07 November 2009

Kindle - Part 2



First, a short, non-nerdy explanation of the device (Aus facts only), followed by how to justify the purchase when there are so many arguments against getting one, floating around in the meme-set.

What is a Kindle?

It is an electronic book. It is chained to Amazon.com and you can buy books on it from their library. The book content is delivered over the “Whispernet” which is a jumped up phone network.

It has a black and white screen that does not project any light and it measures 15cm diagonally across. It is as inert as a piece of paper and can manage 16 shades of grey. It uses what I call “Growed up Magna-Doodle” technology.

In a nice leather cover, it is the size and thickness of a 300 page, new release paperback. In the same case, it weighs 450 gm, 170 more than the paperback. It has noticeable heft. I like that sort of thing, but then again, weight equals quality when it comes to my primitive quality assurance criteria.

Justifications.

I live with another inveterate reader in a two bedroom flat. We are out of bookshelf space.

When we moved out of our last suburb, we were excited because we were getting a new library catchment area. To our tastes, we’d finished the local ones. Sure, there were stands of bodice-rippers and Mills and Boone to get through, but we decided it was easier to change pads, than palates. I started thinking about electronic books a few years ago. It seemed a sensible way to store the pulp, one-off reading.

I used to subscribe to the fetishist arguments about the niceness of owning “the book”. The artifact itself was important. The book wasn’t just the words, it was a full sensorial thing (including the smell… that often comes up) but I had to examine my beliefs on this, and they were just beliefs.

I’m tough on books. I don’t treat them with reverence, and the only thing that needs to work are the words. If I’ve read a book, there will be no mistaking it for new. I loan them out and never get them back and I've got used to that. I’ve re-bought tens of titles over the years for one reason or another. I’ve lost count of the times I’ve said, “Never read Hitchhikers?! Take this.”

The whole thing about having them up there, so that there is a collection, doesn’t really bear scrutiny, either. What are we collecting? Ideas? No, I keep them in my head. What exactly are we displaying? “Look how smart I am. I’ve read all these books.”?

I’m not in the dating game, so I’m not actively advertising my intellectual credentials. And to be honest, I enjoy some outright crap, as well. Probably an even bet as to what you would think of me if you peeked at my bookshelf. If I mention in conversation that, “I was once reading…” or “I just read…” or “Yeah, I liked that one,” I’ve never once had to furnish proof. (Trusting bunch, my friends.)

I just want to enjoy the words and in most cases, I will not re-read the book. So what am I keeping it for? Expensive and dusty wall paper? I know when I’ve read a book. I don’t need to prove it to anyone else.

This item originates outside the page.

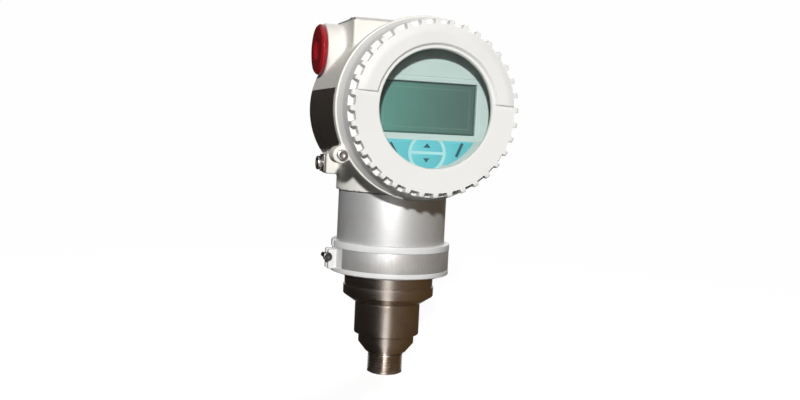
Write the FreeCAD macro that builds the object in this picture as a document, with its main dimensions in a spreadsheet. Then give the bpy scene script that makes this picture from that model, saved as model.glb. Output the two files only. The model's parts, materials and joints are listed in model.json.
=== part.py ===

Another argument against electronic books is how hard the screens are to read for extended periods. I will say this for the Amazon Kindle - without a breath of hesitation - they have licked that technological problem. It reads like a page. In fact; it’s better. You can magnify on a whim and change the number of words per line with a click.

“But, my book never runs out of batteries.” With the battery life they are advertising on this thing (something I will be testing and reporting on) you shouldn’t ever be caught without something to read, either. You got used to your mobile and your iPod, what’s so challenging about this?

To me the battery argument is akin to, “But, in an emergency you can’t wipe your bum with the torn out pages of the Kindle.”

No, you can’t, and there are just some situations grown adults should be able to avoid.

So, I’m not going to throw out my coffee table books, my rare editions, my classics and anything else that fits into a vaguely ‘valuable‘ bracket. I simply want to convert the torrent of titles that damn up against the walls of my place, the books that I don’t particularly want to display, to a flow through. A passing electronic stream. Now, that’s gotta be good feng shui.